Classification of acoustic emission signals in wood damage and fracture process based on empirical mode decomposition, discrete wavelet transform methods, and selected features

Abstract

The nondestructive testing technology of generated acoustic emission (AE) signals for wood is of great significance for the evaluation of internal damages of wood. To achieve more accurate and adaptive evaluation, an AE signals classification method combining the empirical mode decomposition (EMD), discrete wavelet transform (DWT), and linear discriminant analysis (LDA) classifier is proposed. Five features (entropy, crest factor, pulse factor, margin factor, waveform factor) are selected for classification because they are more sensitive to the uncertainty, complexity, and non-linearity of AE signals generated during wood fracture. The three-point bending load damage experiment was implemented on sample wood of beech and Pinus sylvestris to generate original AE signals.

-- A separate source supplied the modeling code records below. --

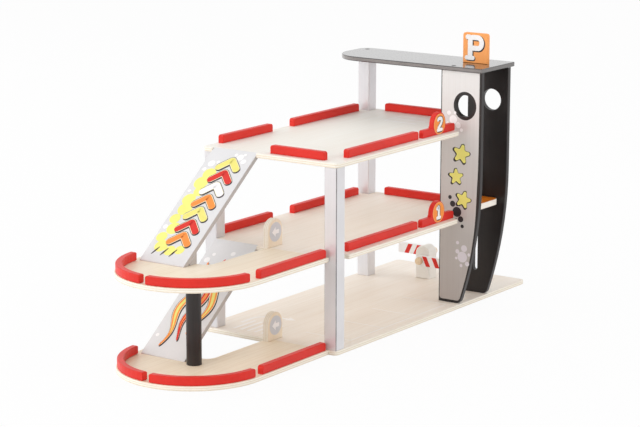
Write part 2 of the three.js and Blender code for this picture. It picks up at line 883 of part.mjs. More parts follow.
// Barrier: a booth between two lanes with a boom on each side, one over each lane
function boom(x, pivotY, pivotZ, direction) {
  const half = boomHeight / 2;
  const inner = pivotY - direction * half;
  const tip = pivotY + direction * boomReach;
  const corners = [
    [Math.min(inner, tip), pivotZ - half, direction > 0 ? half : boomTipCorner, roundSteps],
    [Math.max(inner, tip), pivotZ - half, direction > 0 ? boomTipCorner : half, roundSteps],
    [Math.max(inner, tip), pivotZ + half, direction > 0 ? boomTipCorner : half, roundSteps],
    [Math.min(inner, tip), pivotZ + half, direction > 0 ? half : boomTipCorner, roundSteps],
  ];
  const holeLength = boomThickness + 2 * overrun;
  const hole = barAcross(pegDiameter + 2 * pegPlay, holeLength, x - overrun, pivotY, pivotZ);
  return cut(acrossPlate(outline(corners), x, boomThickness), [hole]);
}

function peg(faceX, direction, y, z) {
  const shank = pegInBooth + boomThickness + 2 * boomGap;
  const head = pegHeadDiameter / 2;
  const profile = [
    [0, 0],
    [pegDiameter / 2, 0],
    [pegDiameter / 2, shank],
    [head, shank],
    [head, shank + pegHeadLength / 2],
    [head - edgeRound, shank + pegHeadLength - edgeRound],
    [head - 2 * edgeRound, shank + pegHeadLength],
    [0, shank + pegHeadLength],
  ];
  const turned = turnedAcross(profile, 0, 0, 0);
  if (direction < 0) {
    turned.rotateY(Math.PI);
  }
  return turned.translate(faceX - direction * pegInBooth, y, z);
}

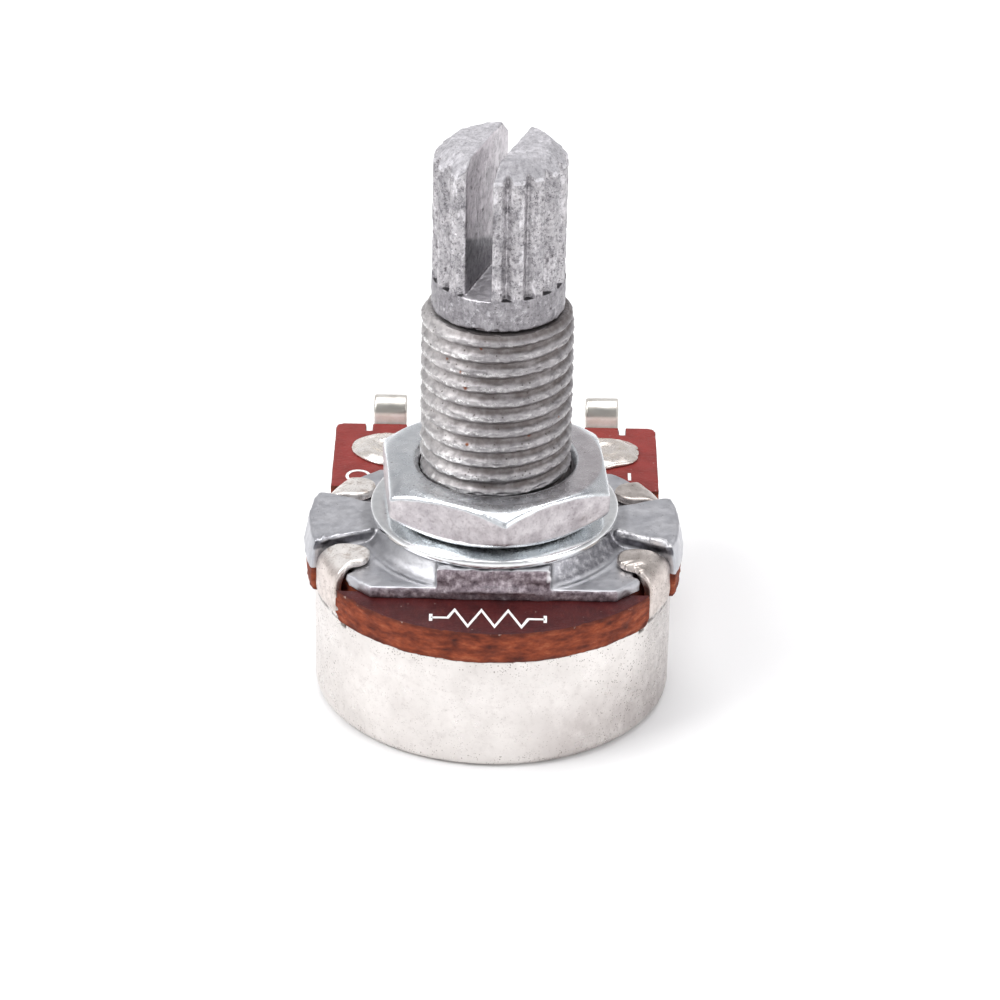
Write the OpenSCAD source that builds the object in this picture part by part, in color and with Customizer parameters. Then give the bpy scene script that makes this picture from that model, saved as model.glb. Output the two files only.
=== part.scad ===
// Panel potentiometer with a split, knurled shaft. All sizes in millimetres.
// Origin: middle of the can's flat end. +Z runs up the shaft, +Y points to the terminals.

/* [Shaft] */
// Diameter over the knurl
shaft_d = 6; // [5.8:0.1:6.2]
// Height of the shaft's end above the can's flat end
shaft_top = 27.27; // [25:0.01:30]
// Diameter of the journal inside the bushing
journal_d = 5; // [4.6:0.1:5.2]
// Number of knurl grooves
knurl_n = 18; // [18:6:24]
// Width of the screwdriver slot
slot_w = 1.3; // [0.8:0.05:1.4]
// Direction of the slot, seen from above, in degrees from the front
slot_turn = -19; // [-45:0.1:45]

/* [Bushing] */
// Thread diameter, over the crests
thread_d = 6.92; // [6.8:0.01:7]
// Height of the bushing's end above the can's flat end
bushing_top = 19.29; // [17:0.01:21]
// Front to back size of the cast plate
plate_y = 11.3; // [10.6:0.1:12]
// Radius of the side wings
wing_r = 8.72; // [8.5:0.01:9]

/* [Nut and washer] */
// Width of the nut across its flats
nut_af = 10; // [9.6:0.1:11]
// Thickness of the nut
nut_h = 2.32; // [2:0.01:3]
// Turn of the nut, in degrees
nut_turn = 5; // [-30:1:30]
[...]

Evaluation indexes (precision, accuracy, recall, F1-score) were adopted to assess the classification model. The results show that the ensemble classification accuracies of two tree species reach 94.58% and 90.58%, respectively. Moreover, compared with the results of the original AE signal, the accuracy of the AE signal processed by the methods proposed is increased by 27.68%. It indicates that the EMD and DWT signal processing methods and selected features improve the classification accuracy, and this automatic classification model has good AE signal recognition performance.